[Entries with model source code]

%%

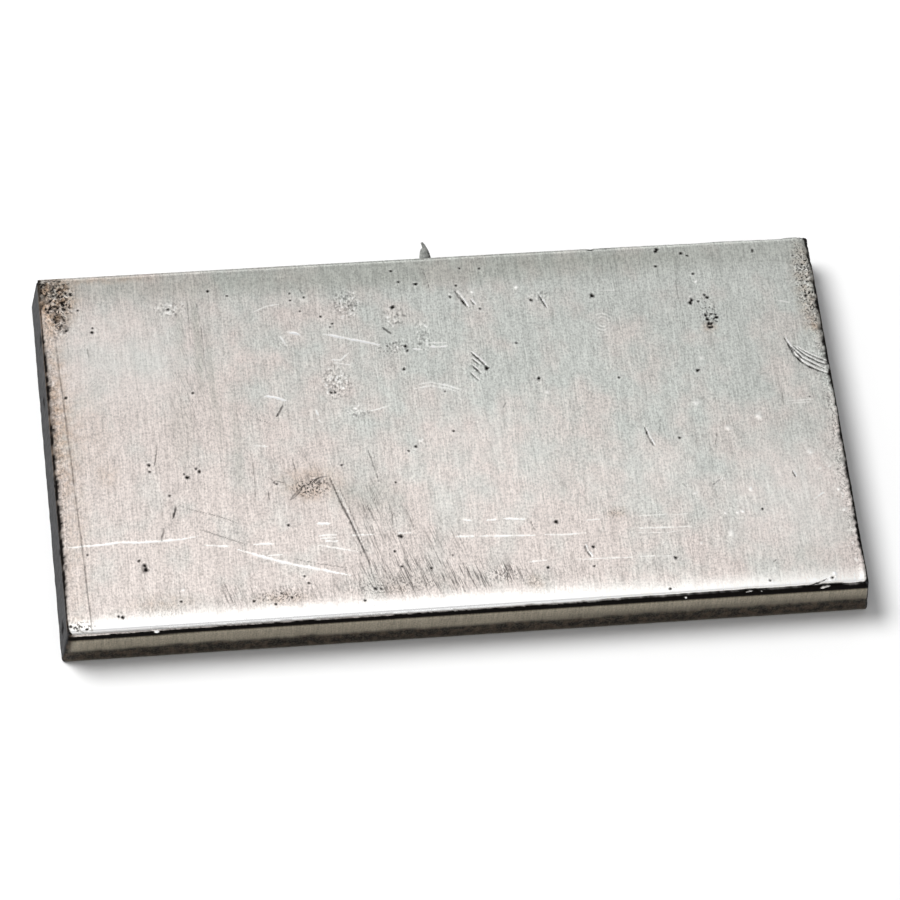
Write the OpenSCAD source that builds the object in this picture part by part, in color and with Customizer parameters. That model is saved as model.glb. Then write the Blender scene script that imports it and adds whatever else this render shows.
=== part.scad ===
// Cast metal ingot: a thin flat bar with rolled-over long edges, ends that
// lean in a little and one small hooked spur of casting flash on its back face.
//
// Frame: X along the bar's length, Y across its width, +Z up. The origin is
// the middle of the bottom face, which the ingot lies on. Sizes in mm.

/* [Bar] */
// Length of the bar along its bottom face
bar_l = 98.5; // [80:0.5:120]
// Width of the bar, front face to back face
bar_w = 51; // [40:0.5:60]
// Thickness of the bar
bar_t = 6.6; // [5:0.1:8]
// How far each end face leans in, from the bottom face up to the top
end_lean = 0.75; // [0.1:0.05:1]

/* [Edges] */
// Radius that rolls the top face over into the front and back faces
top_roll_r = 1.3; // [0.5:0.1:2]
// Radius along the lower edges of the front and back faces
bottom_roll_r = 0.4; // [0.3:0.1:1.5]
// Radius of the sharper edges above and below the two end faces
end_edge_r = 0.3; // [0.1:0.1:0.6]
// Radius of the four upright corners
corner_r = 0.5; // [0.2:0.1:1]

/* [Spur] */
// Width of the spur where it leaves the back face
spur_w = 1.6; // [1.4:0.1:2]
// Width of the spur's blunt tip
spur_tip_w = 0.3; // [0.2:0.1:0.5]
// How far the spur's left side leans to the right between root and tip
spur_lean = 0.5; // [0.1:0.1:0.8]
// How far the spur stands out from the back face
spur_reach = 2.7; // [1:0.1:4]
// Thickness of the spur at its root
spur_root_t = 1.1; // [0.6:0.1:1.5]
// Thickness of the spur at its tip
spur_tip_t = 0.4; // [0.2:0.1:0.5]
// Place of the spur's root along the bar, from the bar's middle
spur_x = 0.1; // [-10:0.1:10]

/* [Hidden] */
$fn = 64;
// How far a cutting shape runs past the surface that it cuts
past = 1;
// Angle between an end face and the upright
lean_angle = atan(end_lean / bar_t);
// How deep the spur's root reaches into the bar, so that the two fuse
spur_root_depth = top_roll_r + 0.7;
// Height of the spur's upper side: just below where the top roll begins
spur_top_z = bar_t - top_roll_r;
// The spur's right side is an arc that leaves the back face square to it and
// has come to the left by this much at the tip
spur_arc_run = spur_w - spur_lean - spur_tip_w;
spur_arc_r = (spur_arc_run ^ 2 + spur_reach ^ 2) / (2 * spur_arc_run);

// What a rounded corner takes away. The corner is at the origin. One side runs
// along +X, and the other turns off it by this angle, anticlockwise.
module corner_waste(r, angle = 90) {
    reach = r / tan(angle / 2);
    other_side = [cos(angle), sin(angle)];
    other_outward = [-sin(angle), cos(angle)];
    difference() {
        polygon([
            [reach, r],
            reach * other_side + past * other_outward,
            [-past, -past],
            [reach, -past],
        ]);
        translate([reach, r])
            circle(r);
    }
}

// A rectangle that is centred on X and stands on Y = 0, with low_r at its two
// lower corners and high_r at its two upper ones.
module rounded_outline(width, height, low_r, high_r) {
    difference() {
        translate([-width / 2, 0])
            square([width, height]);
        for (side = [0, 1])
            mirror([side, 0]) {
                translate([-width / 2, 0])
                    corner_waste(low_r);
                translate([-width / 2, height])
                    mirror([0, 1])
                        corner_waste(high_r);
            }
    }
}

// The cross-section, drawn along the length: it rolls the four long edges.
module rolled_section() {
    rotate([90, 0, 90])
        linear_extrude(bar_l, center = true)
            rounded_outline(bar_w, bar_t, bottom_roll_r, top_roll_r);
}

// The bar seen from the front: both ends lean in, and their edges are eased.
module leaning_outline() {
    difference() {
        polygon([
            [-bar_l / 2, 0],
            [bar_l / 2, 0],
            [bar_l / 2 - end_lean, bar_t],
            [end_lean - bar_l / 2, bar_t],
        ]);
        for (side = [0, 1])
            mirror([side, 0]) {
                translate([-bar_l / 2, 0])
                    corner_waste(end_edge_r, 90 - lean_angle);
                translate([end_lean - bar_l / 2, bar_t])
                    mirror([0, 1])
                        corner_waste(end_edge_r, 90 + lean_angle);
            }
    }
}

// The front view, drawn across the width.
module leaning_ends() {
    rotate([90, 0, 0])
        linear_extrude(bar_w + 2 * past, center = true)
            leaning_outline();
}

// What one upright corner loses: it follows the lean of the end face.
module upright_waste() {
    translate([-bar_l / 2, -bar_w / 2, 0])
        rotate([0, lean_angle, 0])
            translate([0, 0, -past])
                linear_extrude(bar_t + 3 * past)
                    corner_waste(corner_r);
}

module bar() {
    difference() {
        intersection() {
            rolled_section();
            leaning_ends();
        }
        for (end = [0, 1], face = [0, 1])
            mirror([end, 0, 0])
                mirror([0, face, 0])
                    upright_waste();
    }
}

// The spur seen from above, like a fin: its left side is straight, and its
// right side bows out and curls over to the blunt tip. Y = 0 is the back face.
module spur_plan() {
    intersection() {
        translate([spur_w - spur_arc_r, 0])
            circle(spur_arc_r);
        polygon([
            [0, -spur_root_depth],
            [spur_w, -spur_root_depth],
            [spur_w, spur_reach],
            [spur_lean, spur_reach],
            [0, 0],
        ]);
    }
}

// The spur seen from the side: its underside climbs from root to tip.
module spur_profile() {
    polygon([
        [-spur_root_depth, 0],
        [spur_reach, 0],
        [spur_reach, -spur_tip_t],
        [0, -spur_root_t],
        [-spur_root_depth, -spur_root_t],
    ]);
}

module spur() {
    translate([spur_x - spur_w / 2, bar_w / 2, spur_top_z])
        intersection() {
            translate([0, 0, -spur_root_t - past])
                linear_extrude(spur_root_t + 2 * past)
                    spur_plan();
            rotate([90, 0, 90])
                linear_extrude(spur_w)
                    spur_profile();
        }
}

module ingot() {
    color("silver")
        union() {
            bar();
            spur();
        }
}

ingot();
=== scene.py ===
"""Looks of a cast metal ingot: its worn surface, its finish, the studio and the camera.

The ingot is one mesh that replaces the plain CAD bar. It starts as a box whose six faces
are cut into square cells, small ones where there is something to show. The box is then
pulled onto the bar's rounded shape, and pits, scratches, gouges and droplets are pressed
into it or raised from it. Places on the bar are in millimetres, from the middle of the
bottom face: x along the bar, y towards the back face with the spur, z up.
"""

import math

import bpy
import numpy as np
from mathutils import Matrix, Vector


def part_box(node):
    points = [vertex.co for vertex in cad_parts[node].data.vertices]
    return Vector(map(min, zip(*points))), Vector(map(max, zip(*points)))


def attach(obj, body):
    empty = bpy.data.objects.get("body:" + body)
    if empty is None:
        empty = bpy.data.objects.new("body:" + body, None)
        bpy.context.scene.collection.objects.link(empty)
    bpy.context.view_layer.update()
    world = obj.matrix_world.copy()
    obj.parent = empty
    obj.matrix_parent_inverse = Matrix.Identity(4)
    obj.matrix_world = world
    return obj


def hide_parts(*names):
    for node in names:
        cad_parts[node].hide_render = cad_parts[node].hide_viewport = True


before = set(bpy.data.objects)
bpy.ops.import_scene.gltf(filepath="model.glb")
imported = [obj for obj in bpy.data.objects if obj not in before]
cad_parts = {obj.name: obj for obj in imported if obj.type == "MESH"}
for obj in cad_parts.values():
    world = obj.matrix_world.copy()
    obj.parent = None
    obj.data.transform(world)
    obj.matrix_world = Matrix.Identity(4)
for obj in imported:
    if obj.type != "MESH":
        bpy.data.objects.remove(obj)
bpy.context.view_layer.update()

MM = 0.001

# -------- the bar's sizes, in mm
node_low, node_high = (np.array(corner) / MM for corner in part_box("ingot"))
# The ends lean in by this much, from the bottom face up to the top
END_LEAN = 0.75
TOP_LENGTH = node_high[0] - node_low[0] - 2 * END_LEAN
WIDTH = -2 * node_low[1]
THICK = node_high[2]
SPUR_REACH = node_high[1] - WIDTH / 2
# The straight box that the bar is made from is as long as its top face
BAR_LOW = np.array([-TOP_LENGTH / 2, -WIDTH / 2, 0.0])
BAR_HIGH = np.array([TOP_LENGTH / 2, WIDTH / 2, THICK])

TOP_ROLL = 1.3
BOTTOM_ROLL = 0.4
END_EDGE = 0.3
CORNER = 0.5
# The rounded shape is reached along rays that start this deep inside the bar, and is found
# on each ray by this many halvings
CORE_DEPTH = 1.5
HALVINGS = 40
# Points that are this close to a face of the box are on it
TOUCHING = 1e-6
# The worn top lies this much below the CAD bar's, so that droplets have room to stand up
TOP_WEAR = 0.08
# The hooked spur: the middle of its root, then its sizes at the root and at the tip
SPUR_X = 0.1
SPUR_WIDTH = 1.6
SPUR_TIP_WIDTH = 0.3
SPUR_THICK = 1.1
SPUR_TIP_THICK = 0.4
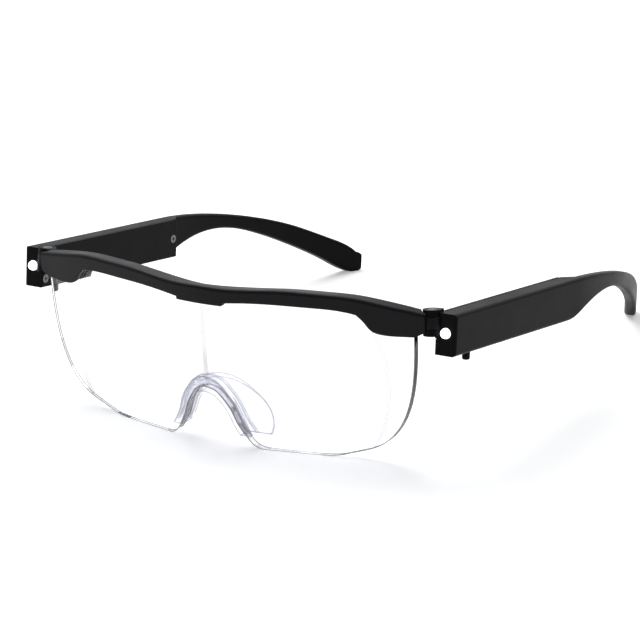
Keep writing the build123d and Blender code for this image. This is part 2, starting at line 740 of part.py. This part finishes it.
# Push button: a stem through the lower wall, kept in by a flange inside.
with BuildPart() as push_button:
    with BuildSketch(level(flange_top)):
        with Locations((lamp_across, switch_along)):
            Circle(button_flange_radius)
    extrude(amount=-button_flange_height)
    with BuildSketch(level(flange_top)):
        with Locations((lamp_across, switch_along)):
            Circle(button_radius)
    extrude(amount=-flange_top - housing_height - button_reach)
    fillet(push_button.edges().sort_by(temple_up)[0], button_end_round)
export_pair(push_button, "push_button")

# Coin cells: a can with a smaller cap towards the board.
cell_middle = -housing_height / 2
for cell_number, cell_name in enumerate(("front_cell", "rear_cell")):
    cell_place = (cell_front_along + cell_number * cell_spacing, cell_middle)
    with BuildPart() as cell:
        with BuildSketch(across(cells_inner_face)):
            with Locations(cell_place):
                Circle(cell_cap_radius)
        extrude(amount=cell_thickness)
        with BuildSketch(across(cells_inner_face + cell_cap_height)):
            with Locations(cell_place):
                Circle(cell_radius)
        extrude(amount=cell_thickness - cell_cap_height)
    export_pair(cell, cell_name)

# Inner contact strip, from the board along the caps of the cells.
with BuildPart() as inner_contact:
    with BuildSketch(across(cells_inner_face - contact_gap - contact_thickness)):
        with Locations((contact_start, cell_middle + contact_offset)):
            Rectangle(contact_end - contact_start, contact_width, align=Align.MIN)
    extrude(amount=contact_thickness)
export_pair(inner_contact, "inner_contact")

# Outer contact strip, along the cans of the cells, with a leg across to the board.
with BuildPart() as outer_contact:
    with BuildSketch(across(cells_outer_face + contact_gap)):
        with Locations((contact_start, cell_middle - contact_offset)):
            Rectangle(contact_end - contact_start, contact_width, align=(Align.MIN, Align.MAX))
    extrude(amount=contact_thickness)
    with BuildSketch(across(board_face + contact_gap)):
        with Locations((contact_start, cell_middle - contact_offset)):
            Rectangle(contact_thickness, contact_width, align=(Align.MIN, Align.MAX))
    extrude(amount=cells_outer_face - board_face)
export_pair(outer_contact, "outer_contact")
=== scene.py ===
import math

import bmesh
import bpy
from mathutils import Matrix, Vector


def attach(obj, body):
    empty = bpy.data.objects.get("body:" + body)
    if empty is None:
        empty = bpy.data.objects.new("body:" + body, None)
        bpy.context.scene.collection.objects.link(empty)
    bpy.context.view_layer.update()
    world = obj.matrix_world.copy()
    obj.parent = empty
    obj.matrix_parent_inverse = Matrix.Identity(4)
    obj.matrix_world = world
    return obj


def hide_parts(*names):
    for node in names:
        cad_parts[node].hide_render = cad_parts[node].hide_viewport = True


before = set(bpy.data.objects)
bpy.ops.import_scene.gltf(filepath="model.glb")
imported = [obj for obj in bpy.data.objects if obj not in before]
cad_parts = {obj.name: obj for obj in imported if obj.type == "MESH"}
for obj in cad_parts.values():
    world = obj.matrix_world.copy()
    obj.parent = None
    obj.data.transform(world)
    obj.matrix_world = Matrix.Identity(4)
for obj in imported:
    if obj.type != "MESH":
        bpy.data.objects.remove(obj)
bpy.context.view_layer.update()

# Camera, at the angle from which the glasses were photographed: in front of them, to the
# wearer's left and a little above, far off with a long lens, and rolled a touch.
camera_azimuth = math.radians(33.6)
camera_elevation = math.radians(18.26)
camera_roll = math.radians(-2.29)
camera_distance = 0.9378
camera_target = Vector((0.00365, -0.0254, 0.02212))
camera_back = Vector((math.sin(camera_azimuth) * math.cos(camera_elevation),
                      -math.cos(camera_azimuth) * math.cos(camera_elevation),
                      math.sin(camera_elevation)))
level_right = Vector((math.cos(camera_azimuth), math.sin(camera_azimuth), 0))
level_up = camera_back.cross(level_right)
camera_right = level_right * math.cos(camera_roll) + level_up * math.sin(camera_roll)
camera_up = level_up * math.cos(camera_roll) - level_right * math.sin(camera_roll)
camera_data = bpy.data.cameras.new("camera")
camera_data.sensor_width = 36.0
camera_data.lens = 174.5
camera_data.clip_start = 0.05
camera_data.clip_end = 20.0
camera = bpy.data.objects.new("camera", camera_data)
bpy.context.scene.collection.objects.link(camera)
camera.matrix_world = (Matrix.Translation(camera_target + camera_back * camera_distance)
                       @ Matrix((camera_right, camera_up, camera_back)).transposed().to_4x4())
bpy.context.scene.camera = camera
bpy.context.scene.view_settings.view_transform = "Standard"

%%

▶ **EXERCISE INSTRUCTIONS**
Print, please, the lines above from the very first through the one that holds "end_lean = 0.75; // [0.1:0.05:1]", both included, word for word and with nothing else.

▶ **TASK RESPONSE**
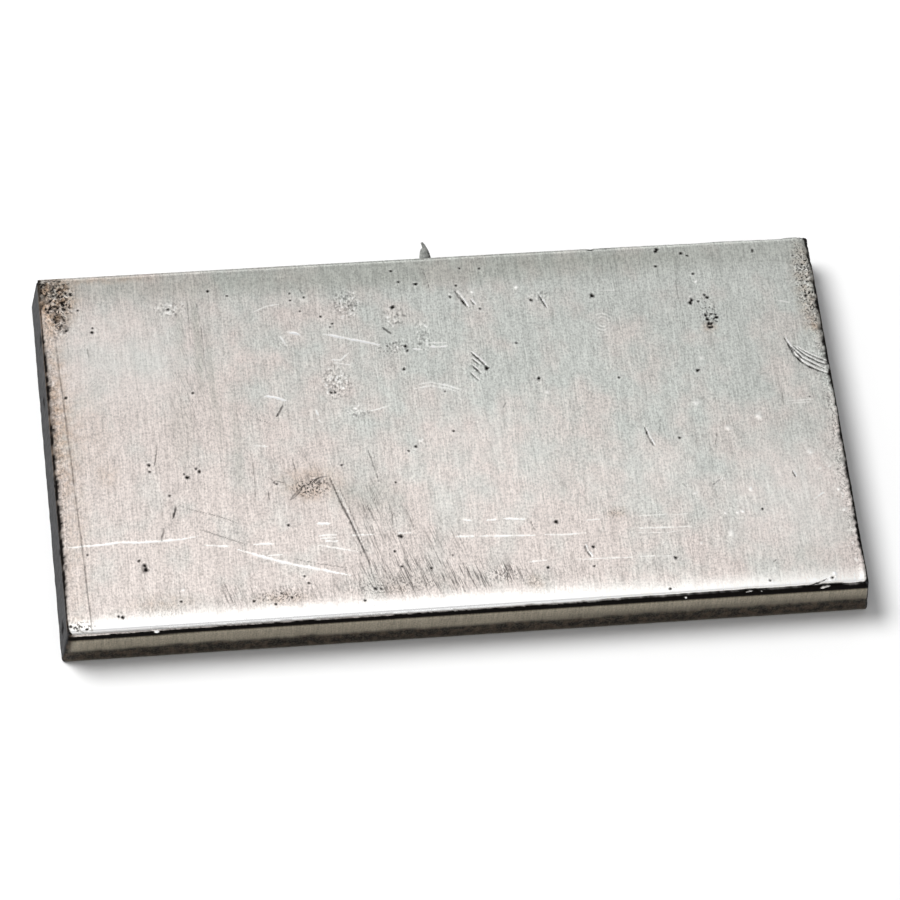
Write the OpenSCAD source that builds the object in this picture part by part, in color and with Customizer parameters. That model is saved as model.glb. Then write the Blender scene script that imports it and adds whatever else this render shows.
=== part.scad ===
// Cast metal ingot: a thin flat bar with rolled-over long edges, ends that
// lean in a little and one small hooked spur of casting flash on its back face.
//
// Frame: X along the bar's length, Y across its width, +Z up. The origin is
// the middle of the bottom face, which the ingot lies on. Sizes in mm.

/* [Bar] */
// Length of the bar along its bottom face
bar_l = 98.5; // [80:0.5:120]
// Width of the bar, front face to back face
bar_w = 51; // [40:0.5:60]
// Thickness of the bar
bar_t = 6.6; // [5:0.1:8]
// How far each end face leans in, from the bottom face up to the top
end_lean = 0.75; // [0.1:0.05:1]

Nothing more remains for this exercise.